Asbury first visited the War Rooms after its latest overhaul with his oldest son George, who was just a baby at the time. He remembers feeling claustrophobic. “You feel like you’re quite a long way below ground even though you’re not actually very far,” he says. “I just got this real sense you feel very close to the [history]. It’s quite something to look at the rooms. That is the bed Churchill slept in, even if it was only four or five times. That is the desk he sat at.”
One of the most thrilling moments working on the book, he says, was getting to sink into Churchill’s chair in the Cabinet War Room. Churchill sat in that chair opposite the heads of the army, navy and air force, a setup seemingly designed for confrontation. Sitting in Churchill’s chair, Asbury gained new appreciation for the wartime leader.

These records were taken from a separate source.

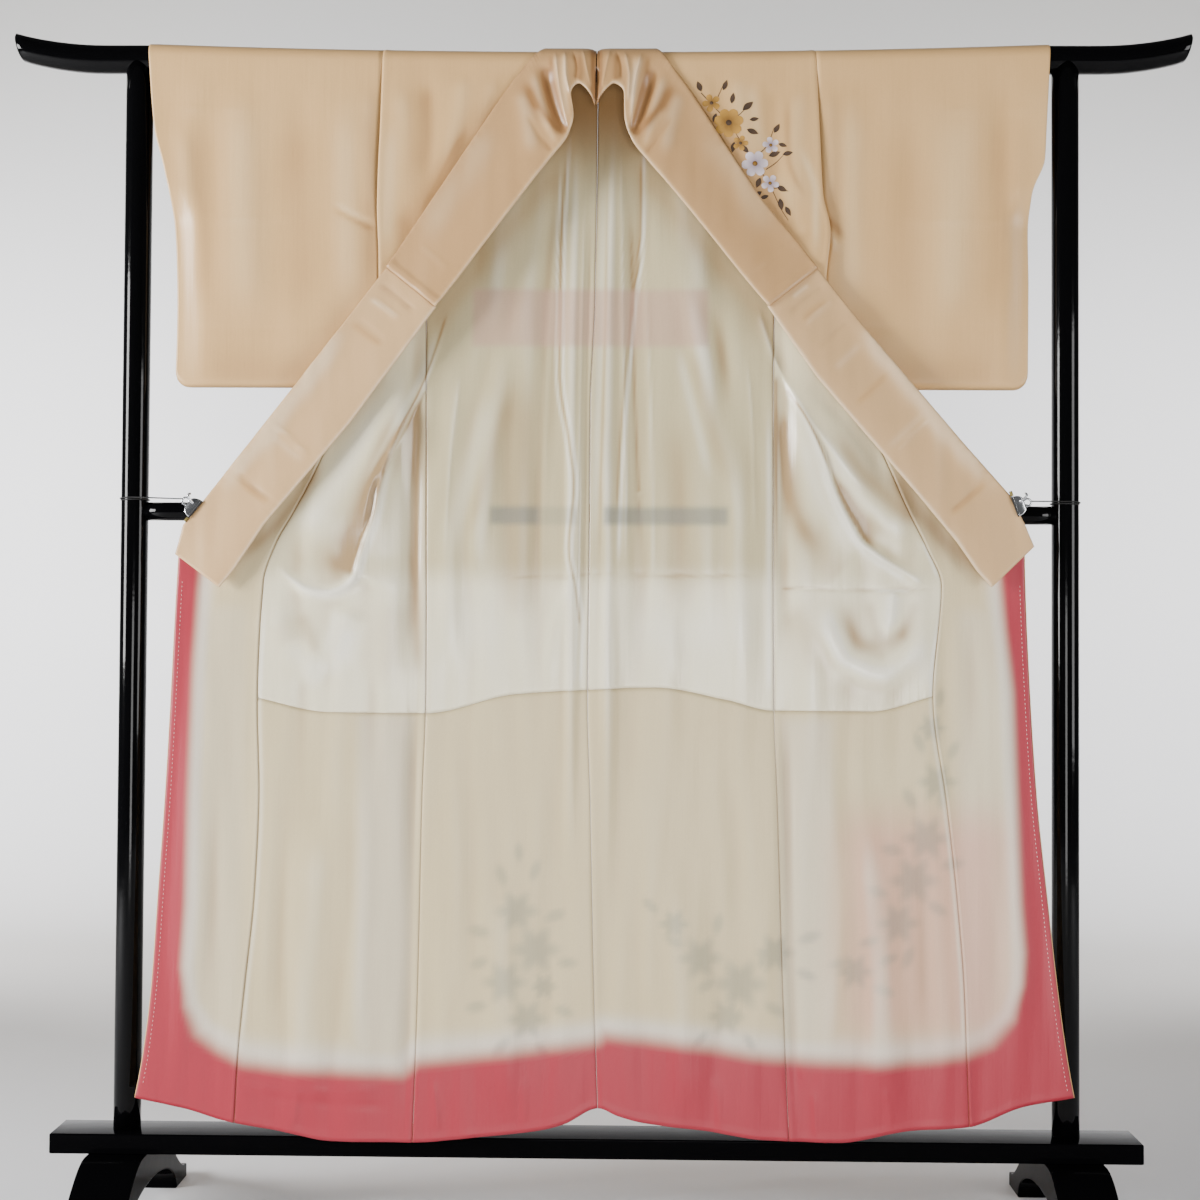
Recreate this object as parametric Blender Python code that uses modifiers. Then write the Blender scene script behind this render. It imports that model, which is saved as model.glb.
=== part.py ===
"""Lined silk kimono hung open on a black lacquered stand with two posts.

The garment hangs by its shoulders and sleeves from the stand's top bar. The two fronts are turned outward,
so that the lining faces forward, and the collar's lower ends are clipped and tied to the posts. Metres, +Z
up, the wearer's back away from the viewer at +Y. The origin is on the floor, midway between the two posts.
"""

import math

import bmesh
import bpy
import numpy as np

MM = 0.001

# Stand: turned and planed wood, black lacquer
POST_X = 0.6765
POST_RADIUS = 0.0195
BAR_TOP = 1.708
BAR_RADIUS = 0.0205
BAR_HALF = 0.855
BAR_LEVEL_HALF = 0.725
BAR_RISE = 0.0175
BAR_END_SLANT = 0.010
BAR_SAG = 0.0115
BAR_SAG_HALF = 0.650
RAIL_HEIGHT = 1.023
RAIL_RADIUS = 0.0135
BOARD_HALF = 0.778
BOARD_DEPTH = 0.075
BOARD_TOP = 0.130
BOARD_THICKNESS = 0.0286
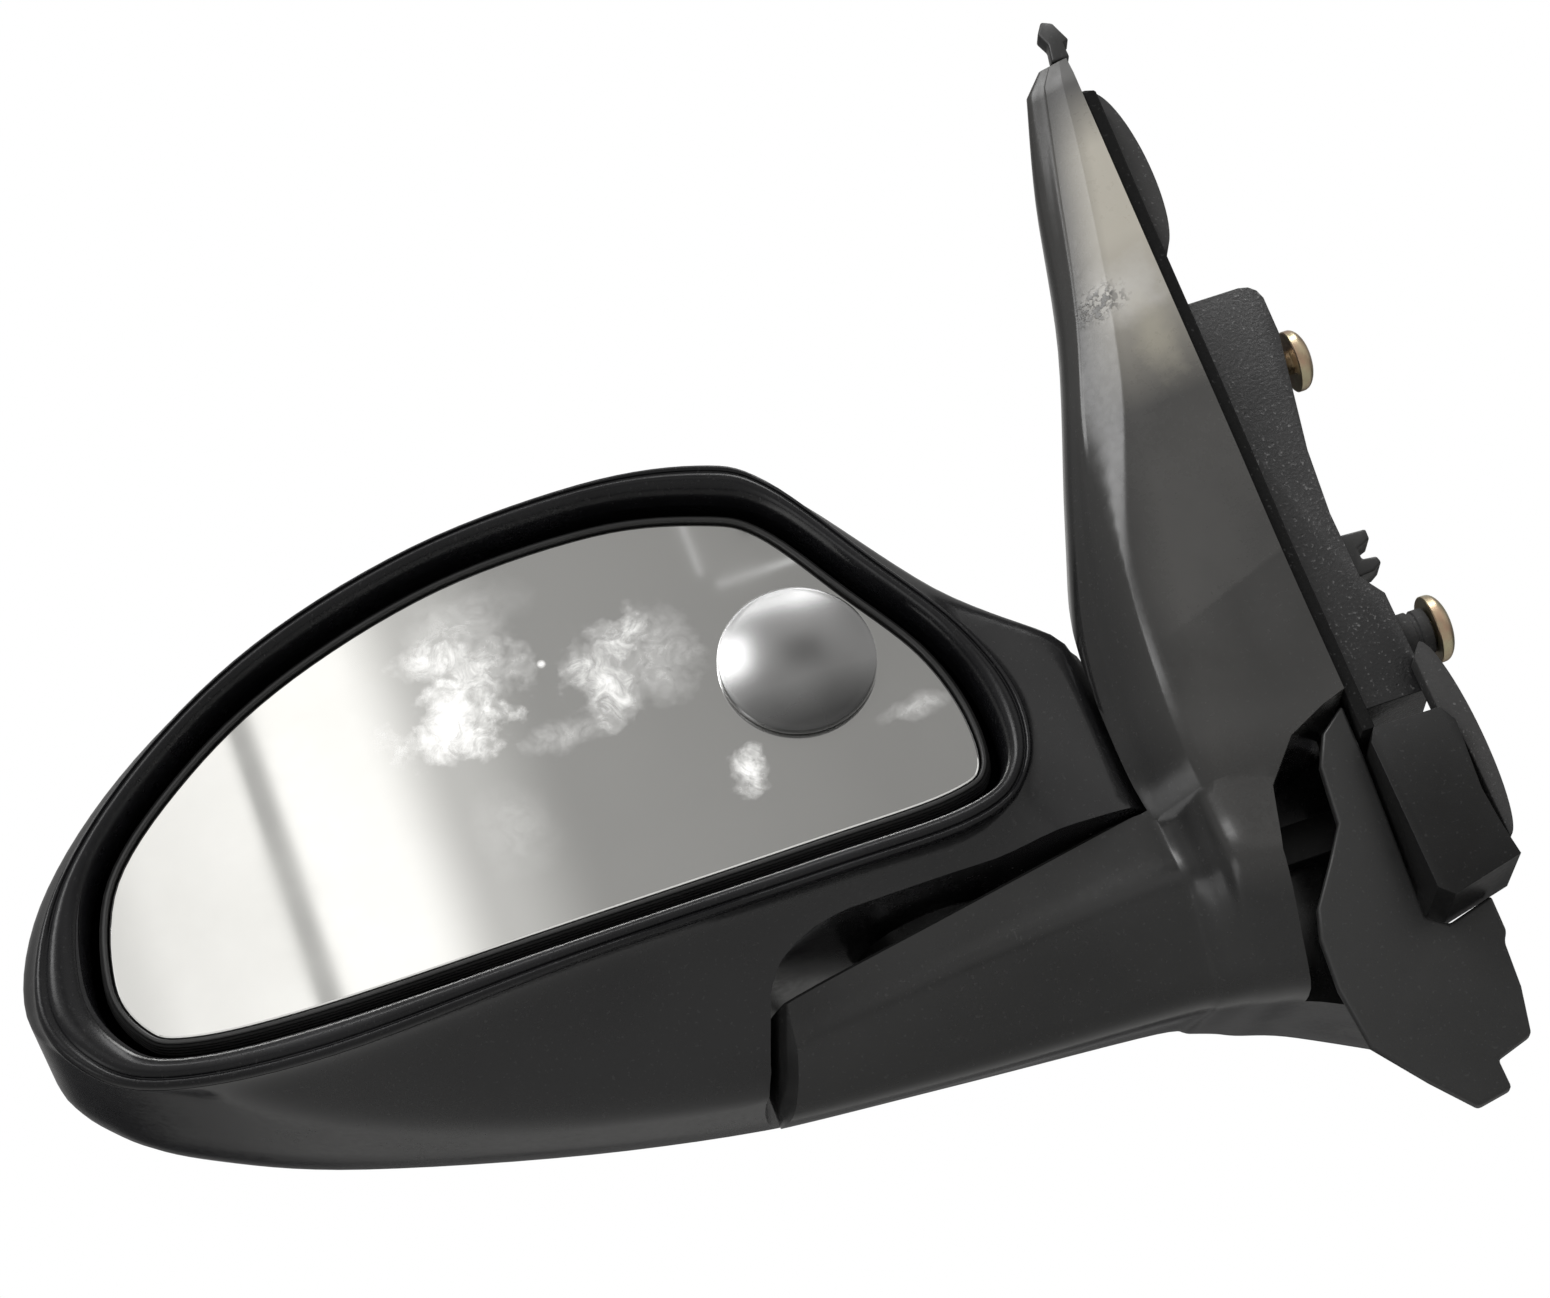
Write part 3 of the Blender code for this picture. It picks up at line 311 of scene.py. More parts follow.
def cover_material():
    """Glossy black moulding of the base, scuffed and with a painted highlight at the top of the
    sail.
    """
    n = plastic("cover_gloss", (0.007, 0.007, 0.007), (0.013, 0.013, 0.013), (0.14, 0.26))
    base = n.shader.inputs["Base Color"].links[0].from_socket
    rough = n.shader.inputs["Roughness"].links[0].from_socket
    height, side = n.axis("Z"), n.axis("X")
    # Haze lies on the rear face inboard of the crease, and its lighter colour is partly a painted
    # sheen; below a line across it that tone is cut back, a painted shade.
    rear = n.spread(n.axis("Y"), 0.006, -0.002)
    inboard = n.spread(n.math("ADD", side, n.math("MULTIPLY", height, -0.17)), -0.046, -0.030)
    haze = n.math("MULTIPLY", n.math("MULTIPLY", rear, inboard),
                  n.spread(n.noise(38.0, 3.0), 0.25, 0.6, 0.6, 1.0))
    painted_shade_below_line = n.spread(n.math("ADD", height, n.math("MULTIPLY", side, -0.32)), 0.0336, 0.0326)
    painted_shade_below_line = n.math("MULTIPLY", painted_shade_below_line, n.spread(side, -0.034, -0.016, 0.0, 0.45))
    haze = n.math("MULTIPLY", haze, n.math("SUBTRACT", 1.0, painted_shade_below_line))
    # Painted highlight as a pale band near the top, with a rubbed patch, a streak and pits below
    # it.
    painted_highlight_band = n.math("MULTIPLY", n.spread(height, 0.070, 0.108), n.spread(height, 0.142, 0.128))
    across = n.math("ADD", side, n.math("MULTIPLY", height, -0.22))
    painted_highlight_band = n.math("MULTIPLY", n.math("MULTIPLY", painted_highlight_band, rear),
                    n.spread(across, -0.042, -0.034))
    patches = n.blob((-11, -8, 96), (11, 10, 9), 0.8, 0.5, 160.0)
    streak = n.blob((-9, -8, 84), (5, 10, 12), 0.8, 0.5, 220.0)
    pits = n.math("MULTIPLY", n.blob((-17, -6, 96), (7, 9, 5), 0.7, 0.6, 500.0),
                  n.spread(n.noise(900.0, 3.0), 0.46, 0.56))
    # Lighter tone of the haze, partly a painted sheen, cut back by the painted shade below the
    # line.
    colour = n.mix(n.math("MULTIPLY", haze, 0.9), base, (0.045, 0.044, 0.042))
    # Pale colour of the painted highlight band.
    colour = n.mix(n.math("MULTIPLY", painted_highlight_band, 0.85), colour, (0.35, 0.328, 0.28))
    colour = n.mix(n.math("MULTIPLY", patches, 0.55), colour, (0.42, 0.41, 0.39))
    colour = n.mix(n.math("MULTIPLY", streak, 0.40), colour, (0.30, 0.28, 0.22))
    colour = n.mix(n.math("MULTIPLY", pits, 0.8), colour, (0.02, 0.02, 0.02))
    n.put(n.shader, "Base Color", colour)
    n.put(n.shader, "Roughness", n.math("ADD", rough, n.math("MULTIPLY", haze, 0.10)))
    n.bump(n.math("ADD", n.noise(45.0, 2.0), n.math("MULTIPLY", pits, 0.4)), 0.20 * MM, 0.5)
    return n.made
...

“This incredibly powerful trio of men was sitting directly opposite of Churchill and they genuinely would argue,” he says. “One of Churchill’s great strengths was allowing himself to be challenged and pushing and pushing and pushing, but being prepared to concede when his experts argued back.”
The situation took an undeniable toll on Churchill, as a picture taken of one of the arms of Churchill’s chair reveals. Up close, the polished wood betrays marks from Churchill’s nails and signet ring. “They’re quite deep gouges,” says Asbury. “It makes you realize just how stressful it must have been.”